**Provided data**
::::

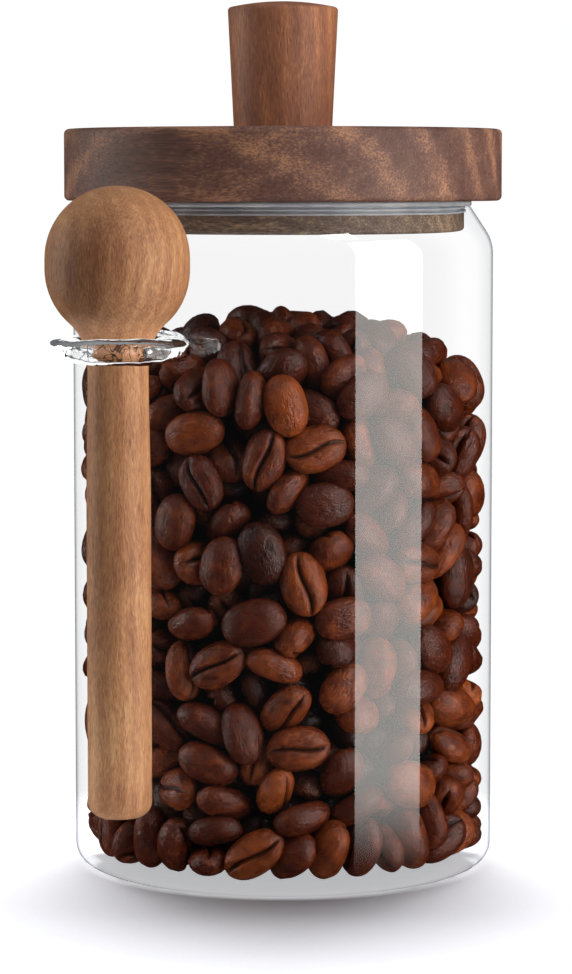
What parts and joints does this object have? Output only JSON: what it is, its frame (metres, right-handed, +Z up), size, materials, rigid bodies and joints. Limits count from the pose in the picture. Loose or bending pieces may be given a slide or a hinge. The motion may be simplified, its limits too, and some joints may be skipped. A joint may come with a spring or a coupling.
{
  "type": "food canister",
  "caption": "Round glass canister with a turned wooden lid on a silicone seal, and a wooden scoop hanging in a glass ring on its side.",
  "frame": {"origin": "centre of the jar's flat base, on the jar's axis", "axes": "+Z up the jar's axis towards the lid; -Y points from the jar's axis to the scoop and its ring"},
  "size_m": [0.104, 0.1372, 0.2056],
  "materials": {
    "clear_glass": "gloss",
    "ring_glass": "gloss",
    "roasted_beans": "satin",
    "lid_wood": "satin",
    "plug_wood": "satin",
    "silicone": "satin",
    "knob_wood": "satin",
    "insert_brass": "satin",
    "screw_steel": "satin",
    "spoon_wood": "satin"
  },
  "bodies": {
    "jar": {"jar_body": "clear_glass", "spoon_ring": "ring_glass", "coffee_beans": "roasted_beans"},
    "seal": {"seal_ring": "silicone"},
    "lid": {"lid_disc": "lid_wood", "lid_plug": "plug_wood", "knob": "knob_wood", "knob_insert": "insert_brass", "knob_screw": "screw_steel"},
    "spoon": {"spoon": "spoon_wood"}
  },
  "joints": [
    {"name": "lid_lift", "type": "slide", "parent": "jar", "child": "seal", "axis": [0, 0, 1], "range_m": [0, 0.1]},
    {"name": "lid_turn", "type": "hinge", "parent": "seal", "child": "lid", "pos_m": [0, 0, 0.1586], "axis": [0, 0, 1], "continuous": true},
    {"name": "spoon_lift", "type": "slide", "parent": "jar", "child": "spoon", "axis": [0, 0, 1], "range_m": [0, 0.115]}
  ]
}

::::

**The request**
Recopy the whole listing exactly.

**Solution for this problem**
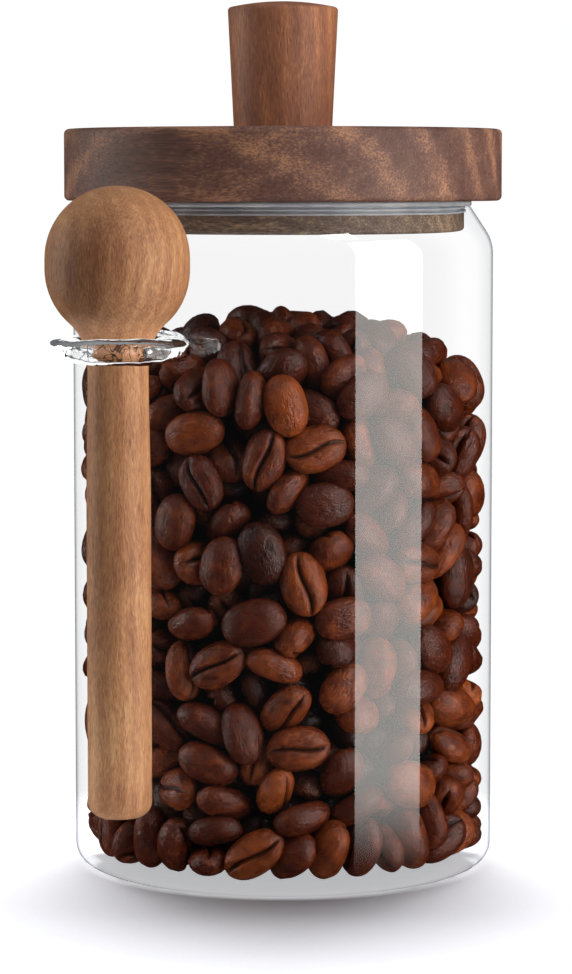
What parts and joints does this object have? Output only JSON: what it is, its frame (metres, right-handed, +Z up), size, materials, rigid bodies and joints. Limits count from the pose in the picture. Loose or bending pieces may be given a slide or a hinge. The motion may be simplified, its limits too, and some joints may be skipped. A joint may come with a spring or a coupling.
{
  "type": "food canister",
  "caption": "Round glass canister with a turned wooden lid on a silicone seal, and a wooden scoop hanging in a glass ring on its side.",
  "frame": {"origin": "centre of the jar's flat base, on the jar's axis", "axes": "+Z up the jar's axis towards the lid; -Y points from the jar's axis to the scoop and its ring"},
  "size_m": [0.104, 0.1372, 0.2056],
  "materials": {
    "clear_glass": "gloss",
    "ring_glass": "gloss",
    "roasted_beans": "satin",
    "lid_wood": "satin",
    "plug_wood": "satin",
    "silicone": "satin",
    "knob_wood": "satin",
    "insert_brass": "satin",
    "screw_steel": "satin",
    "spoon_wood": "satin"
  },
  "bodies": {
    "jar": {"jar_body": "clear_glass", "spoon_ring": "ring_glass", "coffee_beans": "roasted_beans"},
    "seal": {"seal_ring": "silicone"},
    "lid": {"lid_disc": "lid_wood", "lid_plug": "plug_wood", "knob": "knob_wood", "knob_insert": "insert_brass", "knob_screw": "screw_steel"},
    "spoon": {"spoon": "spoon_wood"}
  },
  "joints": [
    {"name": "lid_lift", "type": "slide", "parent": "jar", "child": "seal", "axis": [0, 0, 1], "range_m": [0, 0.1]},
    {"name": "lid_turn", "type": "hinge", "parent": "seal", "child": "lid", "pos_m": [0, 0, 0.1586], "axis": [0, 0, 1], "continuous": true},
    {"name": "spoon_lift", "type": "slide", "parent": "jar", "child": "spoon", "axis": [0, 0, 1], "range_m": [0, 0.115]}
  ]
}